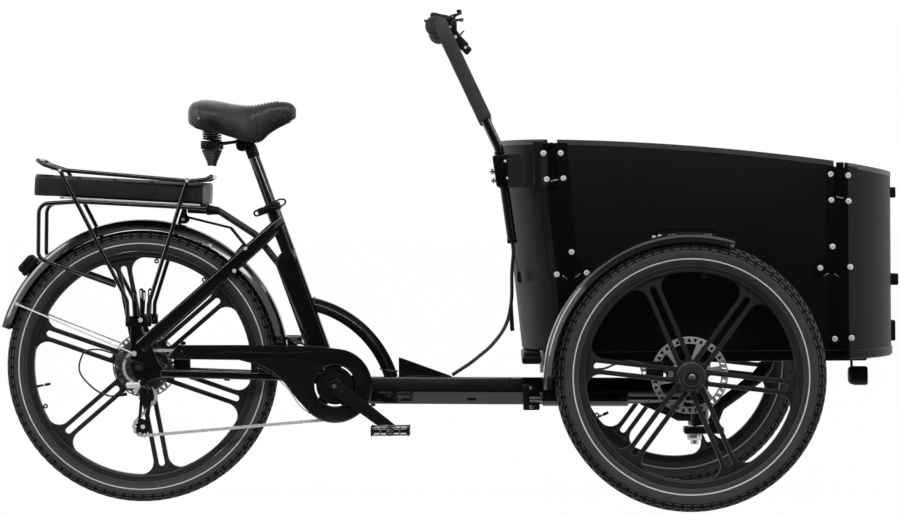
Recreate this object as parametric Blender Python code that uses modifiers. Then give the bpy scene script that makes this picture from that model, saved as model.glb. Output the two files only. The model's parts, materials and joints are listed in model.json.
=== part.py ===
# Cargo tricycle: rear-driven electric bike frame that steers a two-wheeled cargo box in front.
# Metres, +X forward, +Z up. "ahead" is measured forward from the rear axle, "side" is +Y (left).
import bpy
import bmesh
from math import asin, atan2, cos, degrees, pi, radians, sin, sqrt, tan
from mathutils import Matrix, Vector

# General
GAP = 0.0003
WHEELBASE = 1.312
TRACK = 0.770
REAR_END = 0.3414
FRONT_END = WHEELBASE + 0.5230

# Wheels
TYRE_SIDES = 40
REAR_TYRE_RADIUS = 0.3335
REAR_TYRE_WIDTH = 0.054
REAR_RIM_RADIUS = 0.2800
REAR_RIM_INNER = 0.2640
FRONT_TYRE_RADIUS = 0.3180
FRONT_TYRE_WIDTH = 0.058
FRONT_RIM_RADIUS = 0.2590
FRONT_RIM_INNER = 0.2420
RIM_WIDTH = 0.033
SPOKE_PAIRS = 6
SPOKE_SPACING = 0.026
SPOKE_WIDTH = 0.011
SPOKE_DEPTH = 0.014
REAR_SPOKE_TURN = 40.5
FRONT_SPOKE_TURN = 53.2
HUB_MOTOR_RADIUS = 0.067
HUB_MOTOR_RIGHT = -0.034
HUB_MOTOR_LEFT = 0.046
FRONT_HUB_RADIUS = 0.030
FRONT_HUB_LENGTH = 0.086
AXLE_RADIUS = 0.007
REAR_DISC_RADIUS = 0.080
FRONT_DISC_RADIUS = 0.090
DISC_THICKNESS = 0.0022
DISC_OFFSET = 0.052

# Drive
BB_AHEAD = 0.471
BB_HEIGHT = 0.285
BB_SHELL_RADIUS = 0.023
BB_SHELL_HALF = 0.034
CHAIN_PITCH = 0.0127
CHAINRING_TEETH = 40
SPROCKET_TEETH = 20
PULLEY_TEETH = 11
CHAIN_LINE = -0.052
CHAIN_WIDTH = 0.0066
CHAIN_HEIGHT = 0.0084
GUIDE_PULLEY_AHEAD = 0.014
GUIDE_PULLEY_HEIGHT = 0.262
TENSION_PULLEY_AHEAD = 0.005
TENSION_PULLEY_HEIGHT = 0.189
CASSETTE_RADII = (0.0565, 0.0505, 0.0455)
CASSETTE_SMALL_RADIUS = 0.0330
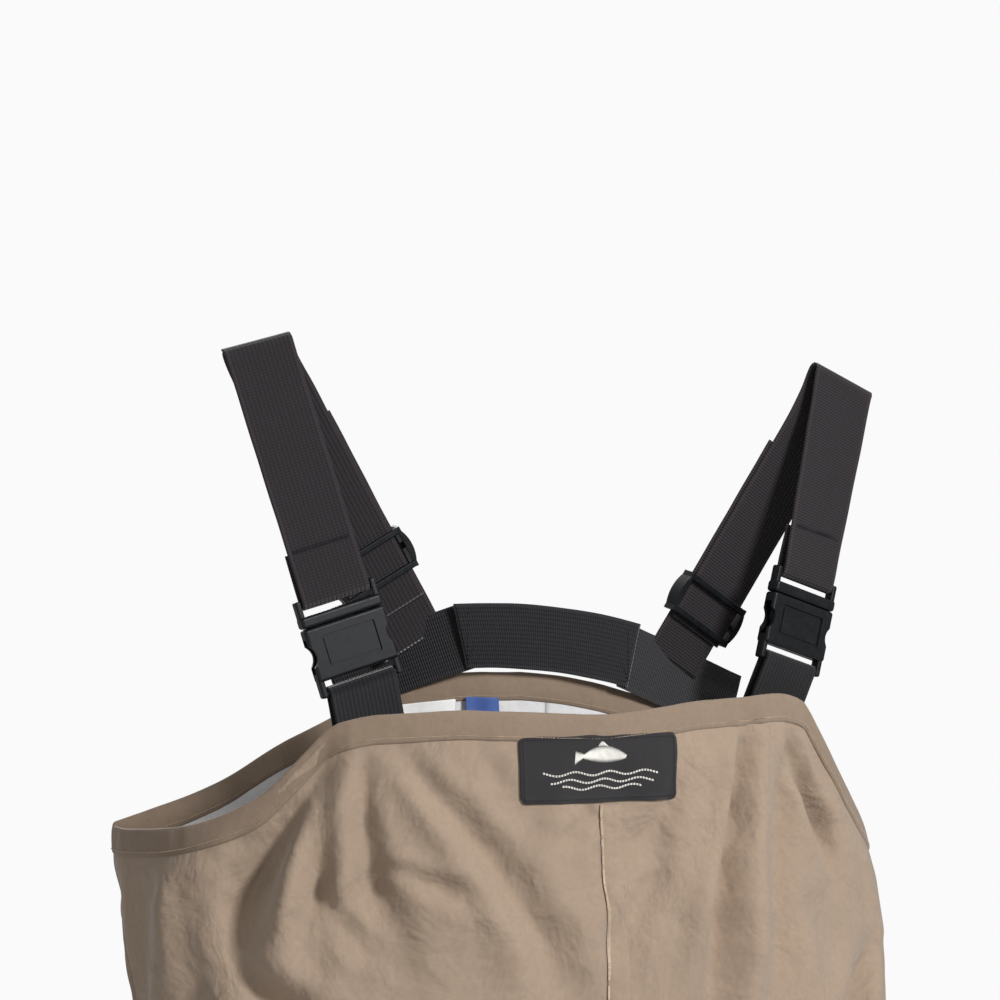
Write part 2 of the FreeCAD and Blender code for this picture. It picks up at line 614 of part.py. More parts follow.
def belt():
    """Belt webbing, its sewn end on the socket, the adjustable end on the plug, and the belt loops."""
    half = belt_point(1.0, False, 0).x
    mouth_x = belt_buckle_place()[0].x
    sewn_bar = mouth_x - SOCKET_L - SLOT_L - BAR_R
    free_bar = mouth_x + PLUG_L + SLOT_L + BAR_R + SEAM_GAP
    front_left = belt_arc(shares(-1.0, (sewn_bar - 29) / half, 8), False)
    back = belt_arc(shares(-1.0, 1.0, 14), True)
    front_right = belt_arc(shares(54 / half, 1.0, 8), False)
    save("belt_webbing", back.multiFuse([front_left, front_right]))
    sewn_end = belt_loop_end(-1, sewn_bar, [(28.5, 0.0), (12, 1.2)], [(14, 3.0), (34, 0.3), (50, 0.3)])
    save("belt_sewn_end", sewn_end)
    layers = [(14, 4.0)] + [(reach, 1.2) for reach in range(32, 120, 12)]
    save("belt_end", belt_loop_end(1, free_bar, [(18, 2.4), (9, 2.2)], layers))
    loops = []
    for u, face in ((-0.66, False), (0.66, False), (-0.45, True), (0.45, True)):
        block = belt_block([u - 0.045, u, u + 0.045], face, WEB / 2 + 7, WEB_T + 2.2, -BELT_CLEAR + 0.4)
        tunnel = belt_block([u - 0.07, u, u + 0.07], face, WEB / 2 + 2, WEB_T + 0.6, -BELT_CLEAR - 4)
        loops.append(block.cut(tunnel))
    save("belt_loops", compound(loops))


def belt_block(us, back, half_height, outer, inner):
    """A short stretch of band round the waist, from half_height below the belt's middle to above it."""
    wires = []
    for dz in (-half_height, half_height):
        out = [belt_point(v, back, outer) + Vector(0, 0, dz) for v in us]
        into = [belt_point(v, back, inner) + Vector(0, 0, dz) for v in reversed(us)]
        wires.append(outline(out + into))
    return Part.makeLoft(wires, True, True)


# ---- labels ------------------------------------------------------------------------------------------

def labels():
    """The sewn label on the chest, and the two small woven labels inside the back."""
    rows = []
    for z in (LABEL_Z + LABEL_H / 2, LABEL_Z, LABEL_Z - LABEL_H / 2):
        half = trunk_point(z, 1.0, False).x
        us = [(-LABEL_W / 2 + LABEL_W * i / 6) / half for i in range(7)]
        out = [trunk_point(z, u, False, 2.2) for u in us]
        into = [trunk_point(z, u, False, 0.9) for u in reversed(us)]
        rows.append(outline(out + into))
    save("chest_label", Part.makeLoft(rows, True, True))
    care = Part.makeBox(44, 0.8, 26, Vector(-112, 0, -268))
    care.rotate(Vector(-90, 0, -255), Vector(0, 0, 1), -24)
    care.translate(Vector(0, 17, 0))
    tag = Part.makeBox(26, 0.8, 30, Vector(-58, 9.0, -268))
    save("inner_labels", compound([care, tag]))


def main():
    """Builds every node."""
    os.makedirs("parts", exist_ok=True)
    trunk_panels()
    top_hems()
    legs()
    for side, sign in (("left", -1), ("right", 1)):
        gravel_guard(side, sign)
    booties()
    buckles()
    front_straps()
    rear_straps()
    back_band()
    belt()
    labels()


main()
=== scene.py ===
"""Chest waders hung by their suspenders: cloth, webbing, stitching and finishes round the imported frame."""

import logging
import math
from dataclasses import dataclass, field
from enum import Enum
from typing import Iterable, Sequence

import bpy
import numpy as np
from mathutils import Matrix, Vector, noise
from mathutils.bvhtree import BVHTree


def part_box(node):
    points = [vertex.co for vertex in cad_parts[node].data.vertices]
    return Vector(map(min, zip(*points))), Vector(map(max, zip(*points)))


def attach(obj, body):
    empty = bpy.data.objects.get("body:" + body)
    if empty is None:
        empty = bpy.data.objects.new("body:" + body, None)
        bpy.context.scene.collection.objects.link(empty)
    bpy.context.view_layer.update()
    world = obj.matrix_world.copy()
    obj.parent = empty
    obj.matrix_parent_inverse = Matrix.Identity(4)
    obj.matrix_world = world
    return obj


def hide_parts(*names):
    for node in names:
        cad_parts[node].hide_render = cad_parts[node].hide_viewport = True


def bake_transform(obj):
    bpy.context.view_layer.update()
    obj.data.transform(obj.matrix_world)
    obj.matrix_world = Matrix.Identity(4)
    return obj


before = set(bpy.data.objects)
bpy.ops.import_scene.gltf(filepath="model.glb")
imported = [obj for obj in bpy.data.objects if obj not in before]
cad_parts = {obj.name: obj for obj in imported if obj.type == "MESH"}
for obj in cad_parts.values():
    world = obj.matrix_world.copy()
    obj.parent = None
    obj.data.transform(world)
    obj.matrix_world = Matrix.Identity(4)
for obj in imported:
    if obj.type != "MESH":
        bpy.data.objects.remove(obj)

log = logging.getLogger("waders")

Array = np.ndarray
Material = bpy.types.Material
Node = bpy.types.Node
NodeSocket = bpy.types.NodeSocket
NodeTree = bpy.types.NodeTree
Piece = bpy.types.Object

WAIST_Z = -0.640
CROTCH_Z = -0.880
KNEE_Z = -1.180
BOOTIE_TOP_Z = -1.470
LEG_X = 0.152
HEM_H = 0.020
ROOT = "waders"

# Height, half width, Y of the side folds, Y of the front centre, Y of the back centre, fullness of the back.
TRUNK_STATIONS = (
    (-0.190, 0.276, 0.128, -0.066, 0.013, 1.00),
    (-0.250, 0.279, 0.127, -0.074, 0.015, 1.00),
    (-0.325, 0.284, 0.118, -0.086, 0.024, 1.00),
    (-0.410, 0.290, 0.080, -0.102, 0.042, 1.00),
    (-0.520, 0.284, 0.044, -0.108, 0.064, 0.60),
    (-0.606, 0.262, 0.016, -0.100, 0.086, 0.50),
    (-0.674, 0.262, 0.016, -0.100, 0.086, 0.50),
    (-0.760, 0.268, 0.004, -0.098, 0.090, 0.50),
    (-0.880, 0.262, 0.000, -0.085, 0.080, 0.50),
)
# Height, distance of the leg's axis from the middle, half width, Y of front and of back, squareness.
LEG_STATIONS = (
    (-0.884, 0.132, 0.130, -0.084, 0.079, 3.0),
    (-0.960, 0.140, 0.127, -0.079, 0.074, 2.5),
    (-1.070, 0.148, 0.117, -0.072, 0.066, 2.3),
    (-1.180, 0.152, 0.108, -0.067, 0.060, 2.2),
    (-1.290, 0.152, 0.102, -0.060, 0.061, 2.2),
    (-1.390, 0.152, 0.094, -0.057, 0.058, 2.2),
    (-1.470, 0.152, 0.084, -0.054, 0.054, 2.2),
)
RIM_FRONT = ((-0.296, -0.326), (-0.262, -0.317), (-0.226, -0.297), (-0.196, -0.266), (-0.176, -0.246),
             (-0.150, -0.240), (-0.105, -0.239), (0.000, -0.242), (0.084, -0.235), (0.150, -0.233),
             (0.180, -0.239), (0.198, -0.260), (0.226, -0.298), (0.262, -0.332), (0.298, -0.352))
RIM_BACK = ((-0.296, -0.326), (-0.262, -0.312), (-0.221, -0.294), (-0.176, -0.263), (-0.110, -0.230),
            (-0.059, -0.216), (0.000, -0.219), (0.068, -0.233), (0.120, -0.250), (0.180, -0.280),
            (0.230, -0.312), (0.262, -0.334), (0.298, -0.352))


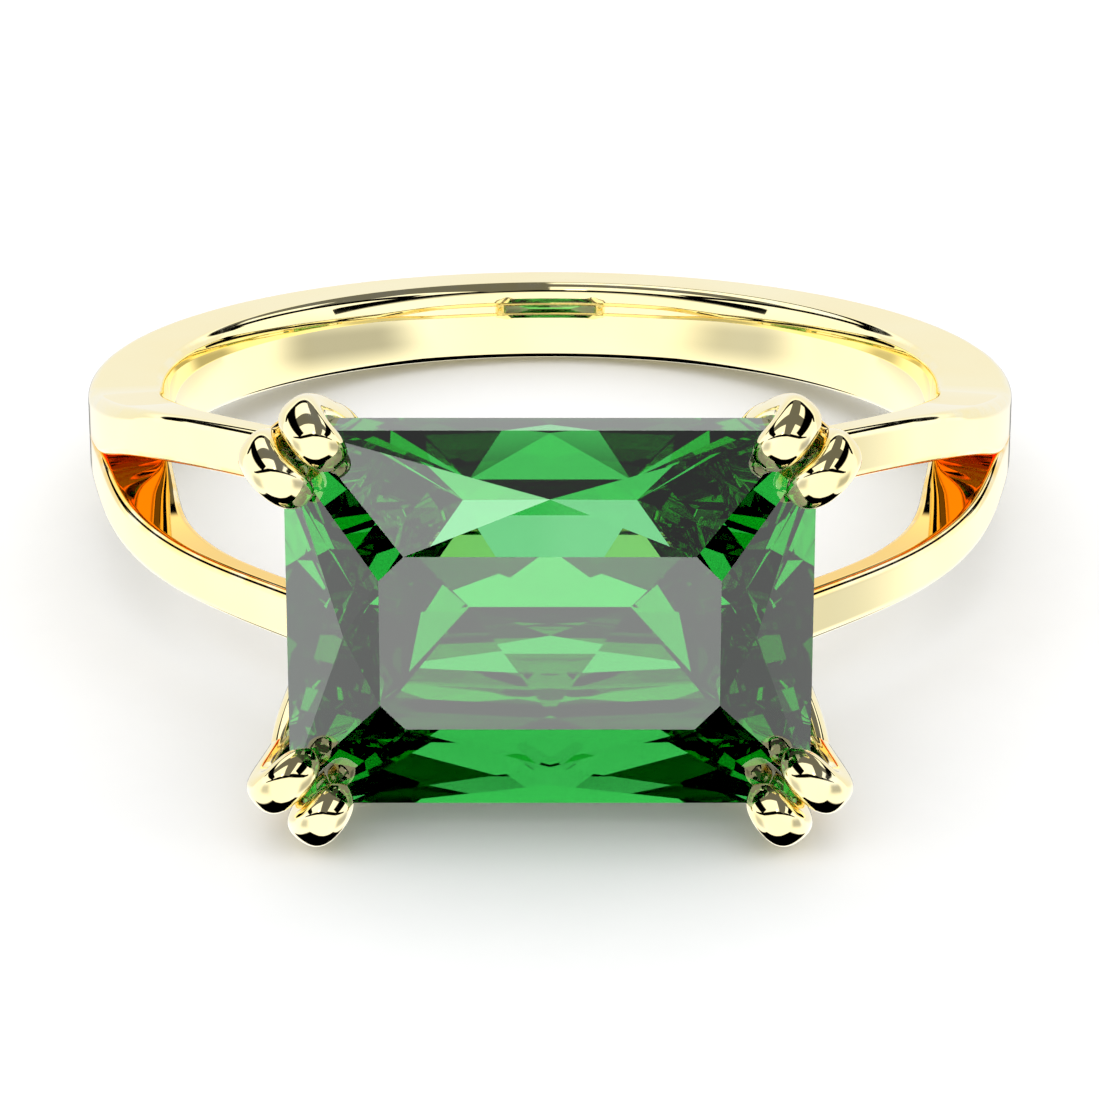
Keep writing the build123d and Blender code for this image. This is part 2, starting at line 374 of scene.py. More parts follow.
# %% Hoop
OUTER_EDGE = 0.25
INNER_EDGE = 0.16
HOOP_END = math.radians(8.0)
outer_radius = hoop_high[0]
outer_shift = outer_radius - hoop_high[1]


def hoop_outline(angle):
    """Outer points and inward directions of the hoop at plan angles, and its thickness.

    The outer circle is shifted forward by outer_shift, so a ray from the finger's axis meets it
    at s = -k sin a + sqrt(R^2 - k^2 cos^2 a), with k the shift.
    """
    ray = np.stack([np.cos(angle), np.sin(angle)], axis=-1)
    reach = -outer_shift * np.sin(angle) + np.sqrt(outer_radius**2
                                                   - (outer_shift * np.cos(angle)) ** 2)
    return ray * reach[:, None], -ray, reach - finger_radius


HOOP_STATIONS = 241
hoop_angle = np.linspace(-HOOP_END, np.pi + HOOP_END, HOOP_STATIONS)
hoop_outer, hoop_inward, hoop_thickness = hoop_outline(hoop_angle)
even = np.ones(HOOP_STATIONS)
hoop_depth, hoop_height = rounded_sections(
    hoop_thickness, -HALF_HEIGHT * even, HALF_HEIGHT * even,
    [OUTER_EDGE * even, INNER_EDGE * even, INNER_EDGE * even, OUTER_EDGE * even])
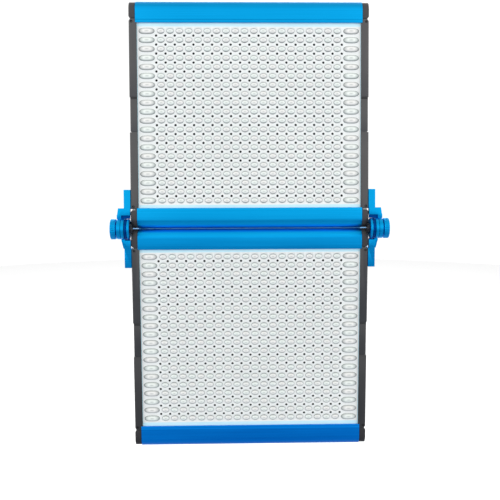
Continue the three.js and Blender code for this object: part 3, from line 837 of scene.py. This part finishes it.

☆ ☆ ☆

▶ _GIVEN TASK_:
Exactly and only the lines from the line that contains "trunk_panels()" through the line that contains "in imported if" are to be repeated as they stand.

▶ _PROBLEM SOLUTION_:
    trunk_panels()
    top_hems()
    legs()
    for side, sign in (("left", -1), ("right", 1)):
        gravel_guard(side, sign)
    booties()
    buckles()
    front_straps()
    rear_straps()
    back_band()
    belt()
    labels()


main()
=== scene.py ===
"""Chest waders hung by their suspenders: cloth, webbing, stitching and finishes round the imported frame."""

import logging
import math
from dataclasses import dataclass, field
from enum import Enum
from typing import Iterable, Sequence

import bpy
import numpy as np
from mathutils import Matrix, Vector, noise
from mathutils.bvhtree import BVHTree


def part_box(node):
    points = [vertex.co for vertex in cad_parts[node].data.vertices]
    return Vector(map(min, zip(*points))), Vector(map(max, zip(*points)))


def attach(obj, body):
    empty = bpy.data.objects.get("body:" + body)
    if empty is None:
        empty = bpy.data.objects.new("body:" + body, None)
        bpy.context.scene.collection.objects.link(empty)
    bpy.context.view_layer.update()
    world = obj.matrix_world.copy()
    obj.parent = empty
    obj.matrix_parent_inverse = Matrix.Identity(4)
    obj.matrix_world = world
    return obj


def hide_parts(*names):
    for node in names:
        cad_parts[node].hide_render = cad_parts[node].hide_viewport = True


def bake_transform(obj):
    bpy.context.view_layer.update()
    obj.data.transform(obj.matrix_world)
    obj.matrix_world = Matrix.Identity(4)
    return obj


before = set(bpy.data.objects)
bpy.ops.import_scene.gltf(filepath="model.glb")
imported = [obj for obj in bpy.data.objects if obj not in before]
cad_parts = {obj.name: obj for obj in imported if obj.type == "MESH"}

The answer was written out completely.